▶ Data lines:
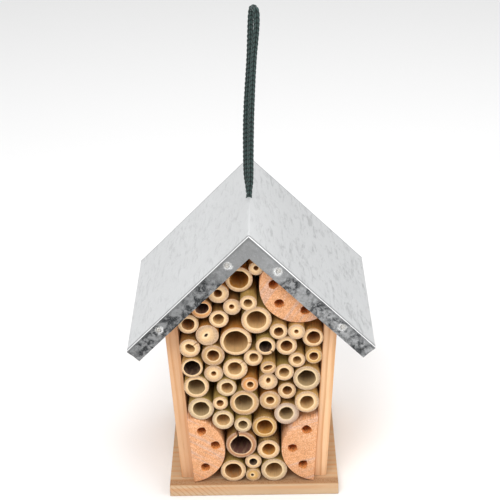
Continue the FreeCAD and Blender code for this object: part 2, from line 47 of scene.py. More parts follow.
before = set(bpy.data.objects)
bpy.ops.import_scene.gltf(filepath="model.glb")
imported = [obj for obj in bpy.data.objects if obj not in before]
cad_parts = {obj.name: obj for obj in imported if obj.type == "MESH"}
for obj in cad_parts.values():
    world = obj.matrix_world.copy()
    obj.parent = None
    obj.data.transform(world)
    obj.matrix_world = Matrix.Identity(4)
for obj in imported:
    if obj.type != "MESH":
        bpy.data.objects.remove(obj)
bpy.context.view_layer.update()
MM = 0.001
REEDS = sorted(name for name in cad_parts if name.startswith("reed_"))

# Route of the cord, in metres: up its front leg from the hole, over the fold, down its rear leg.
CORD_ROUTE = (
    (0.0, -0.0025, 0.1880), (0.0003, -0.0025, 0.1944), (0.0014, -0.0020, 0.2010),
    (0.0016, -0.0017, 0.2124), (0.0025, -0.0012, 0.2444), (0.0047, -0.0015, 0.2824),
    (0.0068, -0.0020, 0.3005), (0.0073, -0.0023, 0.3095), (0.0071, -0.0012, 0.3143),
    (0.0044, 0.0046, 0.3149), (0.0036, 0.0058, 0.3095), (0.0030, 0.0054, 0.3005),
    (0.0023, 0.0050, 0.2824), (-0.0009, 0.0049, 0.2444), (-0.0015, 0.0057, 0.2124),
    (-0.0014, 0.0061, 0.2010), (-0.0003, 0.0065, 0.1944), (0.0, 0.0065, 0.1880),
)

# Half logs: slant of the saw's passes in radians, and the nest holes, each with its distance from
# the flat side and its place along it in mm.
LOGS = {
    "lower_left_log": (-0.55, ((8.5, 14.5), (16.5, 3), (8.5, -13.5))),
    "lower_right_log": (0.30, ((7, 14.5), (15.5, 0), (8, -12.5))),
    "upper_log": (0.95, ((6.5, -14), (14.5, 1), (7.5, 13))),
}

# Colours of the reeds, by the plain words that REED_LOOKS uses.
SKINS = {
    "olive": (0.40, 0.275, 0.075),
    "tan": (0.52, 0.31, 0.10),
    "brown": (0.26, 0.115, 0.03),
    "orange": (0.50, 0.19, 0.035),
    "spotted": (0.22, 0.135, 0.05),
}
ENDS = {
    "cream": (0.74, 0.49, 0.26),
    "green": (0.64, 0.47, 0.27),
    "tan": (0.58, 0.35, 0.155),
    "yellow": (0.66, 0.39, 0.12),
    "orange": (0.70, 0.31, 0.095),
    "plum": (0.46, 0.20, 0.085),
    "ash": (0.60, 0.46, 0.35),
}
BORES = {
    "beige": (0.66, 0.43, 0.20),
    "grey": (0.48, 0.34, 0.175),
    "brown": (0.46, 0.22, 0.075),
    "amber": (0.56, 0.27, 0.06),
    # Dark is painted shade: a nearly black lining for the bores that lie in deep shade.
    "dark": (0.10, 0.056, 0.040),
    "plum": (0.17, 0.075, 0.058),
}

# Words for the skin, the sawn end and the bore of each reed, in the order of REEDS.
REED_LOOKS = (
    "olive cream brown", "olive green beige", "tan yellow dark", "tan cream dark", "spotted cream amber",
    "brown plum plum", "tan yellow amber", "olive green grey", "olive green beige", "tan ash grey",
    "olive green grey", "olive cream brown", "tan cream beige", "olive tan grey", "orange tan brown",
    "tan cream brown", "olive green beige", "olive cream grey", "orange orange brown", "tan cream brown",
    "tan green grey", "olive cream beige", "tan tan brown", "olive cream beige", "tan cream brown",
    "tan cream dark", "tan cream beige", "tan yellow brown", "tan cream beige", "tan tan brown",
    "brown cream beige", "tan cream brown", "olive cream dark", "tan cream brown", "tan cream brown",
    "tan cream brown", "orange cream beige", "orange cream dark", "tan cream brown", "brown cream beige",
    "olive cream beige", "olive cream beige", "brown cream brown", "brown orange plum",
    "orange cream brown", "orange cream amber", "tan cream brown",
)

# Bores that aren't round: widened, narrowed, and the bearing in degrees of the wide way.
OVAL_BORES = {
    "reed_13": (1.08, 0.94, 60),
    "reed_20": (1.16, 0.88, 80),
    "reed_23": (1.35, 0.72, 20),
    "reed_31": (1.12, 0.82, -40),
    "reed_38": (1.3, 0.8, 50),
    "reed_44": (1.1, 0.95, 20),
}

# Splits in a reed's wall: bearing in degrees from the right, anticlockwise, width and depth in mm.
SPLITS = {
    "reed_06": (102, 2.2, 6),
    "reed_24": (48, 0.7, 6),
    "reed_31": (38, 1.2, 5),
    "reed_33": (-42, 1.3, 4),
    "reed_37": (-6, 1.0, 2.5),
    "reed_46": (172, 0.4, 2),
}

# Rings of a reed's surface: metres from its growth node or its sawn end, and shares of its wall.
NODE_RINGS = (0.03, 0.003, 0.0012, 0.0004, 0, -0.0004, -0.0012, -0.003)
SKIN_RINGS = (0.012, 0.008, 0.005, 0.003, 0.0015, 0.0006, 0.00025)
WALL_RINGS = (0.82, 0.64, 0.46, 0.3, 0.16, 0.06)
BORE_RINGS = (0.0006, 0.0015, 0.003, 0.005, 0.008, 0.014, 0.025, 0.045)

# Outline of a drilled hole in a half log, in metres: depth and radius, from before the face on.
DRILL_OUTLINE = (
    (-0.002, 0.0), (-0.002, 0.003), (0.0, 0.003), (0.0003, 0.003), (0.0009, 0.003),
    (0.002, 0.003), (0.005, 0.003), (0.0595, 0.003), (0.06, 0.0015), (0.06, 0.0),
)

# Flange nails: mm from the ridge along the slope, and the side they are on (0 for both).
FLANGE_NAILS = ((23.5, -1), (29.5, 1), (86, 0))

# The knit's fineness: steps along one stitch, and faces across one column of stitches.
STITCH_STEPS = 12
WALE_FACES = 14

SLANT = math.sqrt(0.5)  # sine and cosine of the roof's pitch

# Lamps of the stage: name, place, aim, size and power.
LAMPS = (
    ("key", (-0.25, -0.80, 1.15), (0, 0, 0.12), 0.7, 9.3),
    ("fill", (0.8, -0.6, 0.7), (0, 0, 0.12), 0.8, 3.5),
    ("top", (0.1, 0.25, 1.4), (0, 0, 0.15), 0.9, 5.5),
)


# ---- settings
class CordSettings(bpy.types.PropertyGroup):
    diameter: bpy.props.FloatProperty(
        name="Diameter", description="Across the cord", default=0.004, unit="LENGTH"
    )
    stitch: bpy.props.FloatProperty(
        name="Stitch", description="Length of one knitted stitch", default=0.0031, unit="LENGTH"
    )
    wales: bpy.props.IntProperty(name="Wales", description="Columns of stitches round the cord", default=4)
    colour: bpy.props.FloatVectorProperty(
        name="Colour", description="Yarn on the crown of a stitch", default=(0.026, 0.056, 0.051), subtype="COLOR"
    )
    # Shade is painted shade for the yarn between the stitches.
    shade: bpy.props.FloatVectorProperty(
        name="Shade", description="Yarn between the stitches", default=(0.0025, 0.007, 0.0065), subtype="COLOR"
    )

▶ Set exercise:
Please output the complete data exactly.

▶ The result:
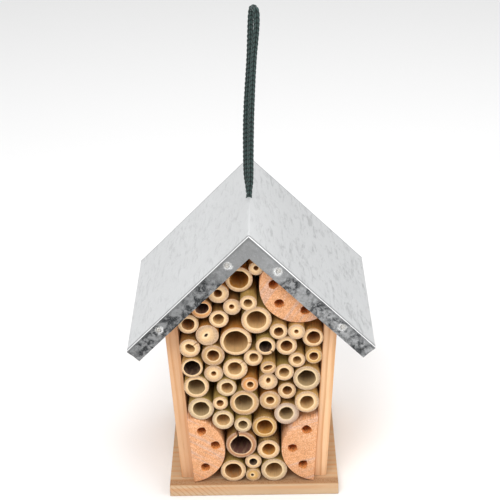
Continue the FreeCAD and Blender code for this object: part 2, from line 47 of scene.py. More parts follow.
before = set(bpy.data.objects)
bpy.ops.import_scene.gltf(filepath="model.glb")
imported = [obj for obj in bpy.data.objects if obj not in before]
cad_parts = {obj.name: obj for obj in imported if obj.type == "MESH"}
for obj in cad_parts.values():
    world = obj.matrix_world.copy()
    obj.parent = None
    obj.data.transform(world)
    obj.matrix_world = Matrix.Identity(4)
for obj in imported:
    if obj.type != "MESH":
        bpy.data.objects.remove(obj)
bpy.context.view_layer.update()
MM = 0.001
REEDS = sorted(name for name in cad_parts if name.startswith("reed_"))

# Route of the cord, in metres: up its front leg from the hole, over the fold, down its rear leg.
CORD_ROUTE = (
    (0.0, -0.0025, 0.1880), (0.0003, -0.0025, 0.1944), (0.0014, -0.0020, 0.2010),
    (0.0016, -0.0017, 0.2124), (0.0025, -0.0012, 0.2444), (0.0047, -0.0015, 0.2824),
    (0.0068, -0.0020, 0.3005), (0.0073, -0.0023, 0.3095), (0.0071, -0.0012, 0.3143),
    (0.0044, 0.0046, 0.3149), (0.0036, 0.0058, 0.3095), (0.0030, 0.0054, 0.3005),
    (0.0023, 0.0050, 0.2824), (-0.0009, 0.0049, 0.2444), (-0.0015, 0.0057, 0.2124),
    (-0.0014, 0.0061, 0.2010), (-0.0003, 0.0065, 0.1944), (0.0, 0.0065, 0.1880),
)

# Half logs: slant of the saw's passes in radians, and the nest holes, each with its distance from
# the flat side and its place along it in mm.
LOGS = {
    "lower_left_log": (-0.55, ((8.5, 14.5), (16.5, 3), (8.5, -13.5))),
    "lower_right_log": (0.30, ((7, 14.5), (15.5, 0), (8, -12.5))),
    "upper_log": (0.95, ((6.5, -14), (14.5, 1), (7.5, 13))),
}

# Colours of the reeds, by the plain words that REED_LOOKS uses.
SKINS = {
    "olive": (0.40, 0.275, 0.075),
    "tan": (0.52, 0.31, 0.10),
    "brown": (0.26, 0.115, 0.03),
    "orange": (0.50, 0.19, 0.035),
    "spotted": (0.22, 0.135, 0.05),
}
ENDS = {
    "cream": (0.74, 0.49, 0.26),
    "green": (0.64, 0.47, 0.27),
    "tan": (0.58, 0.35, 0.155),
    "yellow": (0.66, 0.39, 0.12),
    "orange": (0.70, 0.31, 0.095),
    "plum": (0.46, 0.20, 0.085),
    "ash": (0.60, 0.46, 0.35),
}
BORES = {
    "beige": (0.66, 0.43, 0.20),
    "grey": (0.48, 0.34, 0.175),
    "brown": (0.46, 0.22, 0.075),
    "amber": (0.56, 0.27, 0.06),
    # Dark is painted shade: a nearly black lining for the bores that lie in deep shade.
    "dark": (0.10, 0.056, 0.040),
    "plum": (0.17, 0.075, 0.058),
}

# Words for the skin, the sawn end and the bore of each reed, in the order of REEDS.
REED_LOOKS = (
    "olive cream brown", "olive green beige", "tan yellow dark", "tan cream dark", "spotted cream amber",
    "brown plum plum", "tan yellow amber", "olive green grey", "olive green beige", "tan ash grey",
    "olive green grey", "olive cream brown", "tan cream beige", "olive tan grey", "orange tan brown",
    "tan cream brown", "olive green beige", "olive cream grey", "orange orange brown", "tan cream brown",
    "tan green grey", "olive cream beige", "tan tan brown", "olive cream beige", "tan cream brown",
    "tan cream dark", "tan cream beige", "tan yellow brown", "tan cream beige", "tan tan brown",
    "brown cream beige", "tan cream brown", "olive cream dark", "tan cream brown", "tan cream brown",
    "tan cream brown", "orange cream beige", "orange cream dark", "tan cream brown", "brown cream beige",
    "olive cream beige", "olive cream beige", "brown cream brown", "brown orange plum",
    "orange cream brown", "orange cream amber", "tan cream brown",
)

# Bores that aren't round: widened, narrowed, and the bearing in degrees of the wide way.
OVAL_BORES = {
    "reed_13": (1.08, 0.94, 60),
    "reed_20": (1.16, 0.88, 80),
    "reed_23": (1.35, 0.72, 20),
    "reed_31": (1.12, 0.82, -40),
    "reed_38": (1.3, 0.8, 50),
    "reed_44": (1.1, 0.95, 20),
}

# Splits in a reed's wall: bearing in degrees from the right, anticlockwise, width and depth in mm.
SPLITS = {
    "reed_06": (102, 2.2, 6),
    "reed_24": (48, 0.7, 6),
    "reed_31": (38, 1.2, 5),
    "reed_33": (-42, 1.3, 4),
    "reed_37": (-6, 1.0, 2.5),
    "reed_46": (172, 0.4, 2),
}

# Rings of a reed's surface: metres from its growth node or its sawn end, and shares of its wall.
NODE_RINGS = (0.03, 0.003, 0.0012, 0.0004, 0, -0.0004, -0.0012, -0.003)
SKIN_RINGS = (0.012, 0.008, 0.005, 0.003, 0.0015, 0.0006, 0.00025)
WALL_RINGS = (0.82, 0.64, 0.46, 0.3, 0.16, 0.06)
BORE_RINGS = (0.0006, 0.0015, 0.003, 0.005, 0.008, 0.014, 0.025, 0.045)

# Outline of a drilled hole in a half log, in metres: depth and radius, from before the face on.
DRILL_OUTLINE = (
    (-0.002, 0.0), (-0.002, 0.003), (0.0, 0.003), (0.0003, 0.003), (0.0009, 0.003),
    (0.002, 0.003), (0.005, 0.003), (0.0595, 0.003), (0.06, 0.0015), (0.06, 0.0),
)

# Flange nails: mm from the ridge along the slope, and the side they are on (0 for both).
FLANGE_NAILS = ((23.5, -1), (29.5, 1), (86, 0))

# The knit's fineness: steps along one stitch, and faces across one column of stitches.
STITCH_STEPS = 12
WALE_FACES = 14

SLANT = math.sqrt(0.5)  # sine and cosine of the roof's pitch

# Lamps of the stage: name, place, aim, size and power.
LAMPS = (
    ("key", (-0.25, -0.80, 1.15), (0, 0, 0.12), 0.7, 9.3),
    ("fill", (0.8, -0.6, 0.7), (0, 0, 0.12), 0.8, 3.5),
    ("top", (0.1, 0.25, 1.4), (0, 0, 0.15), 0.9, 5.5),
)


# ---- settings
class CordSettings(bpy.types.PropertyGroup):
    diameter: bpy.props.FloatProperty(
        name="Diameter", description="Across the cord", default=0.004, unit="LENGTH"
    )
    stitch: bpy.props.FloatProperty(
        name="Stitch", description="Length of one knitted stitch", default=0.0031, unit="LENGTH"
    )
    wales: bpy.props.IntProperty(name="Wales", description="Columns of stitches round the cord", default=4)
    colour: bpy.props.FloatVectorProperty(
        name="Colour", description="Yarn on the crown of a stitch", default=(0.026, 0.056, 0.051), subtype="COLOR"
    )
    # Shade is painted shade for the yarn between the stitches.
    shade: bpy.props.FloatVectorProperty(
        name="Shade", description="Yarn between the stitches", default=(0.0025, 0.007, 0.0065), subtype="COLOR"
    )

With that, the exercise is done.